Les débats sur l’historicité de Sponsianus sont donc loin d’être terminés.


L’empereur Sponsanius : réel ou imaginaire ?
Capture d'écran d'une vidéo postée sur YouTube par Classical and Ancient Civilization le 16 décembre 2022 https://www.youtube.com/watch?v=hes3cGXlSw4

C’est une découverte qui pourrait provoquer un séisme dans le milieu de l’histoire antique : l’empereur Sponsanius aurait bel et bien vécu ! En effet, l’existence de ce souverain est entourée de tant d’obscurité que certains historiens avaient fini par affirmer qu’il avait été inventé de toutes pièces et l’avait rayé de la liste des Césars.


Tout commence en 1713, lorsque de nombreuses pièces antiques sont découvertes en Transylvanie. Hormis un supposé (quoique véritable) statère macédonien d’Alexandre le Grand, aujourd’hui perdu, toutes sont romaines. Parmi ce trésor, des monnaies à l’effigie de nombreux empereurs romains tels que Gordien III, Philippe l’Arabe et/ou Philippe II. Mais ce n’est pas celles-ci qui vont retenir l’attention des archéologues. En effet, au milieu de cet amas de pièces, deux sont frappées au nom d’un certain Sponsanius. Or, il n’existe aucune mention de ce personnage dans les sources écrites. Cette trouvaille va susciter de nombreuses interrogations, notamment sur sa réelle existence. 

Bien que d’abord considérées comme des imitations « barbares », (il n’était pas rare que des pièces de monnaie romaines fussent fabriquées au-delà des frontières de l’Empire) et donc de purs produits de l’Antiquité, il est toutefois rapidement établi que ces monnaies sont l’œuvre d’un fraudeur du XVIIIᵉ siècle.

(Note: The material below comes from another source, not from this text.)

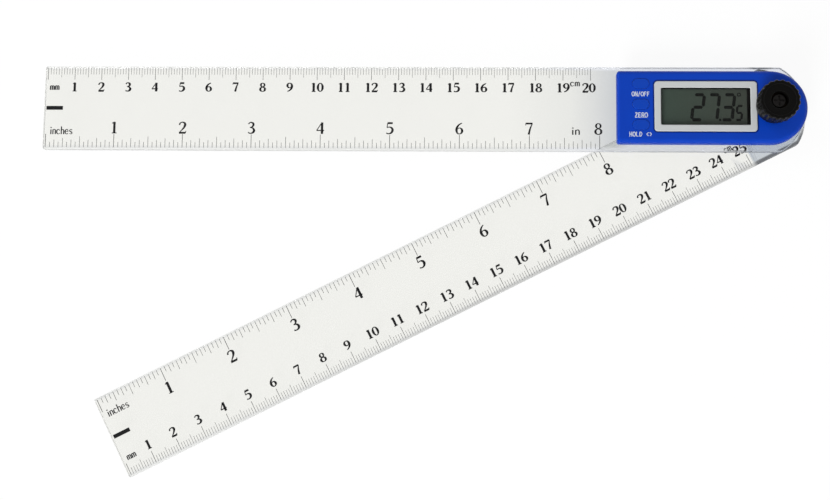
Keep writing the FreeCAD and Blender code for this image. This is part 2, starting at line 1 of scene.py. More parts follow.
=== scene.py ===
# %% [markdown]
# # A digital angle finder
#
# The object is two clear plastic rulers that turn on one pivot. The upper one carries a blue
# housing with a display, three keys and a black lock knob. Its parts come from a CAD model, so
# every place and size is settled before this file starts. What is left for Blender is what a
# camera sees: plastic that bends light, printing, the digits of the display, and soft light.

import bpy
import numpy as np
from mathutils import Euler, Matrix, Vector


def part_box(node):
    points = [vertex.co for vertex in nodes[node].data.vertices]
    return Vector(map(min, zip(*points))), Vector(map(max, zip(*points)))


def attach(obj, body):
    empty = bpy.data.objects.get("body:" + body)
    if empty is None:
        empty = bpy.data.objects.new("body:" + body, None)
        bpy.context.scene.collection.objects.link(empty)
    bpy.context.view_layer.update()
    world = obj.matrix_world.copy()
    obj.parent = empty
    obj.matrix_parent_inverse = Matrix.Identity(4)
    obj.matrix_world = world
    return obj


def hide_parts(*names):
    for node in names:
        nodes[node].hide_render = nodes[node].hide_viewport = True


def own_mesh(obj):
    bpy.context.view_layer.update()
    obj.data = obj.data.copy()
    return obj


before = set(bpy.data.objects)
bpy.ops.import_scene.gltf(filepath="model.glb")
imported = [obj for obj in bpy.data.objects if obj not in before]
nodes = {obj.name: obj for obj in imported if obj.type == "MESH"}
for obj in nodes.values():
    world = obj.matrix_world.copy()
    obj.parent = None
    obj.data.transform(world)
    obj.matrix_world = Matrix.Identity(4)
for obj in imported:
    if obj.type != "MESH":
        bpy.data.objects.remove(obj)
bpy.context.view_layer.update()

# %% [markdown]
# Blender works in metres and a maker thinks in millimetres. Every size below is written in
# millimetres and multiplied once, when its points go into a mesh. The two arms share one set of
# printing, so a place on either is written as (along, across): along runs from the tip at the
# left to the pivot at zero, and across is the distance from the arm's centre line. The lower
# arm's hub stands higher than its face, so that face is the only one typed here.

# %% Measures
MM = 0.001
REST_ANGLE = np.radians(27.05)
ZERO_MARK = -264.8
HALF_WIDTH = 15.5
END_REACH = 12.5
END_RADIUS = 18.0
INCH = 25.4


def on_upper_arm(points):
    """Upper arm: its own axes are the axes of the whole object."""
    return points


def on_lower_arm(points):
    """Lower arm: turned about the pivot, x = u cos a - v sin a and y = u sin a + v cos a."""
    turned = points.copy()
    cosine, sine = np.cos(REST_ANGLE), np.sin(REST_ANGLE)
    turned[:, 0] = points[:, 0] * cosine - points[:, 1] * sine
    turned[:, 1] = points[:, 0] * sine + points[:, 1] * cosine
    return turned


def add_object(name, data):
    """A new object in the scene, at the origin."""
    made = bpy.data.objects.new(name, data)
    bpy.context.scene.collection.objects.link(made)
    return made


low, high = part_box("upper_ruler")
UPPER_FACE = high.z / MM
low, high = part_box("blue_cover")
COVER_FACE = high.z / MM
low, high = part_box("lcd_panel")
PANEL_FACE = high.z / MM
LOWER_FACE = 2.7
print(f"faces at {LOWER_FACE:.1f}, {UPPER_FACE:.1f}, {PANEL_FACE:.1f} and {COVER_FACE:.1f} mm")

# %% [markdown]
# ## The camera
#
# The photograph was taken from above, with the whole tool in view. The printed centimetre marks
# are a measuring grid, so the camera's place and lens could be worked out from where the marks
# fall in the picture. The lens is given by Blender's usual 36 mm sensor. Nothing is shifted or
# blurred, so the other views can reuse the same camera.

# %% Make the camera
FRAME_WIDTH_PX = 830
FOCAL_PX = 1323.5
SENSOR_MM = 36.0
CAMERA_PLACE = (-0.10849, -0.11129, 0.47925)
CAMERA_TURN = (0.124674, 0.039855, 0.011960)

camera_data = bpy.data.cameras.new("photo_camera")
camera_data.sensor_width = SENSOR_MM
camera_data.sensor_fit = "HORIZONTAL"
camera_data.lens = FOCAL_PX / FRAME_WIDTH_PX * SENSOR_MM
camera_data.clip_start = 0.01
camera = add_object("photo_camera", camera_data)
camera.location = CAMERA_PLACE
camera.rotation_euler = Euler(CAMERA_TURN, "XYZ")
bpy.context.scene.camera = camera
print(f"lens {camera_data.lens:.1f} mm")

# %% [markdown]
# ## Node materials, briefly
#
# Every finish is a Principled shader with small nodes in front of it. Patterns read Object
# coordinates, which are metres here because each object sits at the origin, so a scale of 1000
# makes a pattern one millimetre across. Values that are the same all over the surface are typed
# on the shader's own sockets, and only colour, roughness and bump come from textures.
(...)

En 1868, Henry Cohen, numismate français, qualifie même celles-ci de fabrications « modernes ridiculement imaginées et très mal faites ». Cet argument n’est pas sans fondement, quand on sait que de nombreux faux furent réalisés à partir de la Renaissance (comme ce fut le cas avec le médailleur italien Giovanni Cavino, dit le Padouan, qui s’exerça à contrefaire des médailles anciennes, afin de s’enrichir aux dépens des collectionneurs).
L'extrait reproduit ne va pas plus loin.